The discovery of 400 kilogrammes of high grade marijuana in a container at Caribbean Bottlers TT Ltd, continues a welcome discovery of large caches of illegal drugs in TT.

The drugs, worth $6 million, were found in 12 black duffel bags and one crocus bag behind cases of Cereza beer, which the company explained; it imports from Mexico. The find was promptly reported to the police.

Caribbean Bottlers believes that the container’s route through Jamaica might have offered an opportunity for the placement of the drugs and unequivocally denounced the activity.

This drug find follows major crackdowns by the police in Valsayn and Westmoorings, where millions in illegal drugs were seized and the scale of trade in cocaine and marijuana was revealed.

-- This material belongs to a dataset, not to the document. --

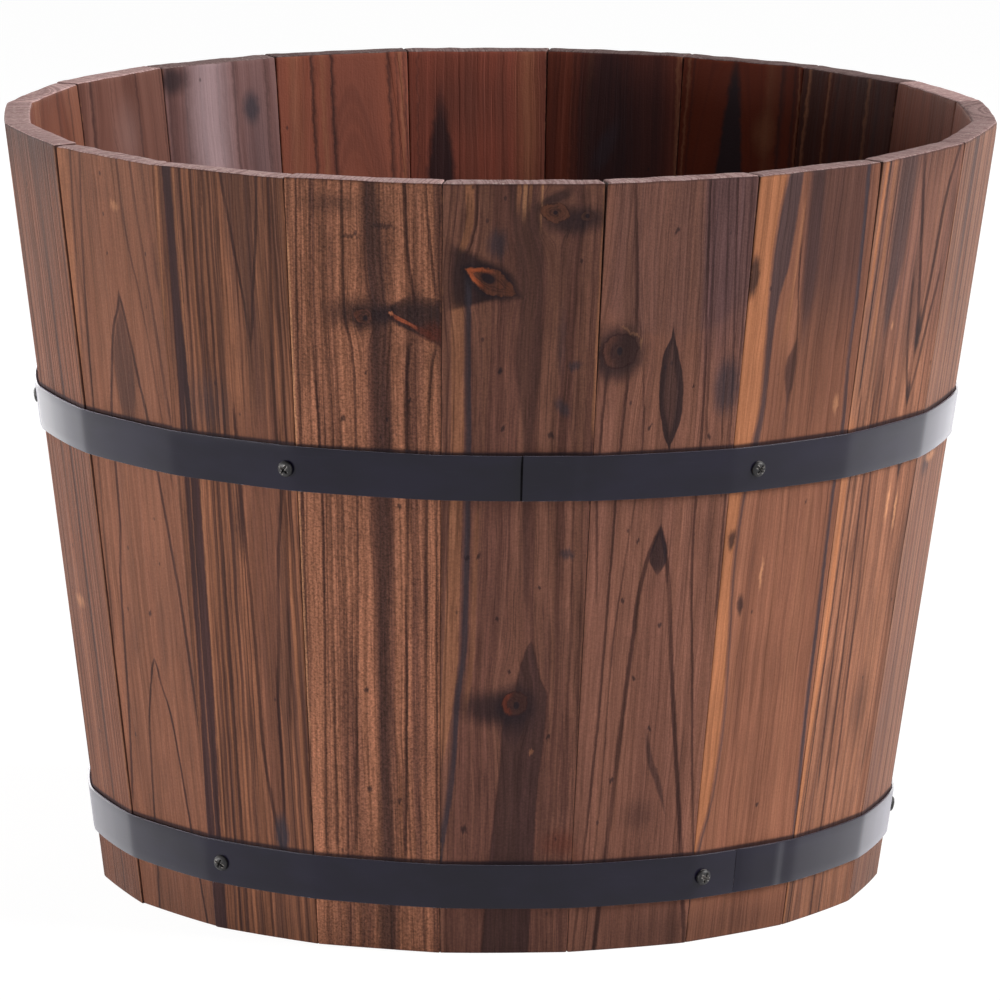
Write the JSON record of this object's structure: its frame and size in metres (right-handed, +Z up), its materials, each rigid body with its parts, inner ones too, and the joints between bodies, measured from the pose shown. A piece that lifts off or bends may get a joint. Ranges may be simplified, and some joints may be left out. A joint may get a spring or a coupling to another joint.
{
  "type": "wooden barrel planter",
  "caption": "Round tapered planter tub of flat bevelled wooden staves, held by two screwed steel hoops, with a drained board bottom.",
  "frame": {"origin": "centre of the base, on the surface that the planter stands on", "axes": "+Z up along the tub's axis, -Y towards the front, +X to the right seen from the front"},
  "size_m": [0.444, 0.444, 0.345],
  "materials": {
    "stave_wood": "scorched and brushed softwood with a thin brown stain, satin",
    "bottom_wood": "sawn softwood with a thin brown stain, matt",
    "hoop_steel": "black paint on steel strip, satin",
    "black_screw": "black oxide, satin",
    "zinc_steel": "zinc plated"
  },
  "bodies": {
    "root": {"stave_01": "stave_wood", "stave_02": "stave_wood", "stave_03": "stave_wood", "stave_04": "stave_wood", "stave_05": "stave_wood", "stave_06": "stave_wood", "stave_07": "stave_wood", "stave_08": "stave_wood", "stave_09": "stave_wood", "stave_10": "stave_wood", "stave_11": "stave_wood", "stave_12": "stave_wood", "stave_13": "stave_wood", "stave_14": "stave_wood", "stave_15": "stave_wood", "stave_16": "stave_wood", "stave_17": "stave_wood", "stave_18": "stave_wood", "stave_19": "stave_wood", "stave_20": "stave_wood", "upper_hoop": "hoop_steel", "lower_hoop": "hoop_steel", "upper_hoop_screws": "black_screw", "lower_hoop_screws": "black_screw", "bottom_board_1": "bottom_wood", "bottom_board_2": "bottom_wood", "bottom_board_3": "bottom_wood", "bottom_board_4": "bottom_wood", "bottom_board_5": "bottom_wood", "cleat_left": "bottom_wood", "cleat_right": "bottom_wood", "cleat_screws": "zinc_steel", "bottom_nails": "zinc_steel"}
  },
  "joints": []
}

In January, Prime Minister Dr Keith Rowley publicly noted the concerns of the United States about the quality and diligence of security at our ports of commercial entry.

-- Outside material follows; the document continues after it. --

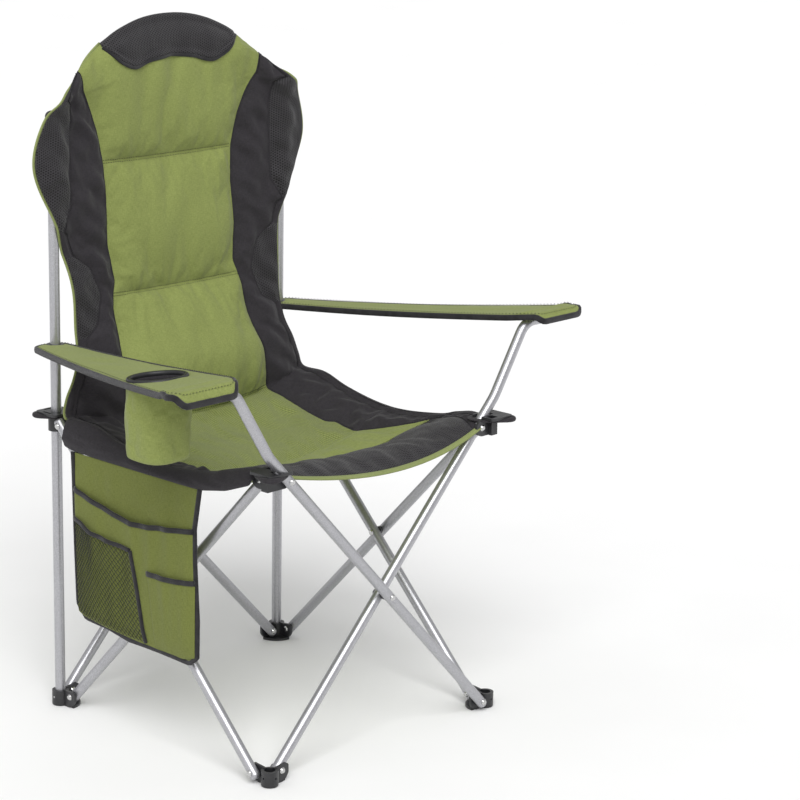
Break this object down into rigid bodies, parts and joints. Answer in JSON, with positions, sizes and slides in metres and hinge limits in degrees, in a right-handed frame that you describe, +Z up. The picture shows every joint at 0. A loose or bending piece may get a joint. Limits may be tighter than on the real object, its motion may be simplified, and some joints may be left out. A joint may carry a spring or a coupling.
{
  "type": "folding camp chair",
  "caption": "High-back padded camp chair on a folding crossed-tube frame, with fabric arms, a cup pocket and a side pocket.",
  "frame": {"origin": "on the floor under the middle of the frame", "axes": "+Z up, the sitter faces -Y, +X is the right-hand side seen from the front"},
  "size_m": [0.851, 0.516, 1.0574],
  "materials": {
    "green_fabric": "woven polyester, matt",
    "black_mesh": "open mesh",
    "silver_tube": "satin silver",
    "black_plastic": "moulded, semi-gloss",
    "rivet_steel": "bright",
    "nylon": "matt"
  },
  "bodies": {
    "rear_left_leg": {"foot_rear_left": "black_plastic", "pole_left": "silver_tube", "pole_cap_left": "black_plastic", "pole_pin_left": "rivet_steel", "foot_rivets_rear_left": "rivet_steel", "back_pad": "green_fabric"},
    "rear_right_leg": {"foot_rear_right": "black_plastic", "pole_right": "silver_tube", "pole_cap_right": "black_plastic", "pole_pin_right": "rivet_steel", "foot_rivets_rear_right": "rivet_steel"},
    "front_left_foot": {"foot_front_left": "black_plastic", "foot_rivets_front_left": "rivet_steel"},
    "front_right_foot": {"foot_front_right": "black_plastic", "foot_rivets_front_right": "rivet_steel"},
    "rear_left_hub": {"hub_rear_left": "black_plastic", "hub_rivets_rear_left": "rivet_steel", "pocket_panel": "green_fabric", "pocket_large": "green_fabric", "pocket_mesh": "black_mesh", "pocket_pen": "green_fabric"},
    "rear_right_hub": {"hub_rear_right": "black_plastic", "hub_rivets_rear_right": "rivet_steel"},
    "front_left_hub": {"hub_front_left": "black_plastic", "hub_rivets_front_left": "rivet_steel"},
    "front_right_hub": {"hub_front_right": "black_plastic", "hub_rivets_front_right": "rivet_steel"},
    "seat_rear_half": {"seat_rear": "green_fabric"},
    "seat_front_half": {"seat_front": "green_fabric"},
    "left_arm": {"arm_left": "green_fabric", "arm_ring_left": "black_plastic", "cup_ring": "nylon", "cup_pocket": "green_fabric"},
    "right_arm": {"arm_right": "green_fabric", "arm_ring_right": "black_plastic"},
    "left_inner_tube": {"tube_left_inner": "silver_tube"},
    "left_outer_tube": {"tube_left_outer": "silver_tube", "crossing_rivet_left": "rivet_steel", "crossing_spacer_left": "nylon"},
    "right_inner_tube": {"tube_right_inner": "silver_tube"},
    "right_outer_tube": {"tube_right_outer": "silver_tube", "crossing_rivet_right": "rivet_steel", "crossing_spacer_right": "nylon"},
    "rear_inner_tube": {"tube_rear_inner": "silver_tube"},
    "rear_outer_tube": {"tube_rear_outer": "silver_tube", "crossing_rivet_rear": "rivet_steel", "crossing_spacer_rear": "nylon"},
    "front_inner_tube": {"tube_front_inner": "silver_tube", "post_cap_right": "black_plastic"},
    "front_outer_tube": {"tube_front_outer": "silver_tube", "post_cap_left": "black_plastic", "crossing_rivet_front": "rivet_steel", "crossing_spacer_front": "nylon"}
  },
  "joints": [
    {"name": "fold", "type": "hinge", "parent": "rear_left_leg", "child": "left_inner_tube", "pos_m": [-0.235, 0.211, 0.017], "axis": [-1, 0, 0], "range_deg": [0, 41], "deforming": ["back_pad", "seat_rear", "seat_front", "arm_left", "arm_right", "cup_pocket", "cup_ring", "pocket_panel", "pocket_large", "pocket_mesh", "pocket_pen"]},
    {"name": "left_crossing", "type": "hinge", "parent": "left_inner_tube", "child": "left_outer_tube", "pos_m": [-0.235, 0, 0.2365], "axis": [1, 0, 0], "range_deg": [0, 82]},
    {"name": "rear_left_hub_pivot", "type": "hinge", "parent": "left_outer_tube", "child": "rear_left_hub", "pos_m": [-0.235, 0.211, 0.456], "axis": [-1, 0, 0], "range_deg": [0, 41]},
    {"name": "front_left_foot_pivot", "type": "hinge", "parent": "left_outer_tube", "child": "front_left_foot", "pos_m": [-0.235, -0.211, 0.017], "axis": [-1, 0, 0], "range_deg": [0, 41]},
    {"name": "front_left_hub_pivot", "type": "hinge", "parent": "left_inner_tube", "child": "front_left_hub", "pos_m": [-0.235, -0.211, 0.456], "axis": [1, 0, 0], "range_deg": [0, 41]},
    {"name": "left_arm_post_pivot", "type": "hinge", "parent": "front_left_hub", "child": "front_outer_tube", "pos_m": [-0.211, -0.235, 0.456], "axis": [0, 1, 0], "range_deg": [0, 41]},
    {"name": "front_right_foot_pivot", "type": "hinge", "parent": "front_outer_tube", "child": "front_right_foot", "pos_m": [0.211, -0.235, 0.017], "axis": [0, -1, 0], "range_deg": [0, 41]},
    {"name": "front_crossing", "type": "hinge", "parent": "front_outer_tube", "child": "front_inner_tube", "pos_m": [0, -0.235, 0.2365], "axis": [0, -1, 0], "range_deg": [0, 82]},
    {"name": "front_right_hub_pivot", "type": "hinge", "parent": "front_inner_tube", "child": "front_right_hub", "pos_m": [0.211, -0.235, 0.456], "axis": [0, 1, 0], "range_deg": [0, 41]},
    {"name": "rear_outer_foot_pivot", "type": "hinge", "parent": "rear_left_leg", "child": "rear_outer_tube", "pos_m": [-0.211, 0.235, 0.017], "axis": [0, -1, 0], "range_deg": [0, 41]},
    {"name": "rear_right_hub_pivot", "type": "hinge", "parent": "rear_outer_tube", "child": "rear_right_hub", "pos_m": [0.211, 0.235, 0.456], "axis": [0, 1, 0], "range_deg": [0, 41]},
    {"name": "rear_crossing", "type": "hinge", "parent": "rear_outer_tube", "child": "rear_inner_tube", "pos_m": [0, 0.235, 0.2365], "axis": [0, 1, 0], "range_deg": [0, 82]},
    {"name": "rear_right_foot_pivot", "type": "hinge", "parent": "rear_inner_tube", "child": "rear_right_leg", "pos_m": [0.211, 0.235, 0.017], "axis": [0, -1, 0], "range_deg": [0, 41]},
    {"name": "right_inner_hub_pivot", "type": "hinge", "parent": "rear_right_hub", "child": "right_inner_tube", "pos_m": [0.235, 0.211, 0.456], "axis": [1, 0, 0], "range_deg": [0, 41]},
    {"name": "right_crossing", "type": "hinge", "parent": "right_inner_tube", "child": "right_outer_tube", "pos_m": [0.235, 0, 0.2365], "axis": [-1, 0, 0], "range_deg": [0, 82]},
    {"name": "seat_rear_fold", "type": "hinge", "parent": "rear_left_hub", "child": "seat_rear_half", "pos_m": [0, 0.235, 0.466], "axis": [1, 0, 0], "range_deg": [0, 61.5]},
    {"name": "seat_front_fold", "type": "hinge", "parent": "front_left_hub", "child": "seat_front_half", "pos_m": [0, -0.235, 0.466], "axis": [-1, 0, 0], "range_deg": [0, 61.5]},
    {"name": "left_arm_slide", "type": "slide", "parent": "rear_left_leg", "child": "left_arm", "axis": [0, 0, 1], "range_m": [0, 0.2026]},
    {"name": "right_arm_slide", "type": "slide", "parent": "rear_right_leg", "child": "right_arm", "axis": [0, 0, 1], "range_m": [0, 0.2026]}
  ],
  "couplings": [
    {"joint": "left_crossing", "follows": "fold", "ratio": 2},
    {"joint": "rear_left_hub_pivot", "follows": "fold", "ratio": 1},
    {"joint": "front_left_foot_pivot", "follows": "fold", "ratio": 1},
    {"joint": "front_left_hub_pivot", "follows": "fold", "ratio": 1},
    {"joint": "left_arm_post_pivot", "follows": "fold", "ratio": 1},
    {"joint": "front_right_foot_pivot", "follows": "fold", "ratio": 1},
    {"joint": "front_crossing", "follows": "fold", "ratio": 2},
    {"joint": "front_right_hub_pivot", "follows": "fold", "ratio": 1},
    {"joint": "rear_outer_foot_pivot", "follows": "fold", "ratio": 1},
    {"joint": "rear_right_hub_pivot", "follows": "fold", "ratio": 1},
    {"joint": "rear_crossing", "follows": "fold", "ratio": 2},
    {"joint": "rear_right_foot_pivot", "follows": "fold", "ratio": 1},
    {"joint": "right_inner_hub_pivot", "follows": "fold", "ratio": 1},
    {"joint": "right_crossing", "follows": "fold", "ratio": 2},
    {"joint": "seat_rear_fold", "follows": "fold", "ratio": 1.5},
    {"joint": "seat_front_fold", "follows": "fold", "ratio": 1.5},
    {"joint": "left_arm_slide", "follows": "fold", "m_per_rad": 0.28299},
    {"joint": "right_arm_slide", "follows": "fold", "m_per_rad": 0.28299}
  ]
}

The conversation about scanners at the port has been going on for four years and in April, a ribbon was finally held and cut by the Minister of Finance, former Minister of National Security and Minister of Trade and Industry to formally launch the deployment of Vehicle and Cargo Inspection X-ray scanners at the Point Lisas Port.

Deployment at the Port of Spain port was supposed to follow but their use was opposed by PSA president Watson Duke.

This new container find calls into question the quality of the implementation of these devices as a critical security measure.

Are these scanners being used diligently? Is the training of local operators up to the required international standard?

The US Customs and Border Protection Agency has a Caribbean Basin Initiative which sees the entire archipelago of islands as a whole for defensive security measures against the trafficking of illegal drugs, guns and ammunition.

It’s clearly sensible to view the Caribbean region as a unified presence with common issues and shared challenges in managing border security instead of as isolated nations each tasked with meeting co-ordinated intrusions and breaches managed by organised criminals.

As far back as November 2014, CARIFORUM, the regional subset of the African, Caribbean and Pacific Group of States to which this country is a signatory, entered a financing agreement with the European Union to strengthen regional border controls, prisons reform and anti-terrorism initiatives.

The Caricom Implementation Agency for Crime and Security, which received EU$3.3 million in 2016, is supposed to lead this multi-faceted, co-operative approach to criminal investigation and border control.

TT must take appropriate steps to control its borders, but Caricom must also step up its efforts to push for more co-ordination in drug, arms and human trafficking cases which affect the entire region.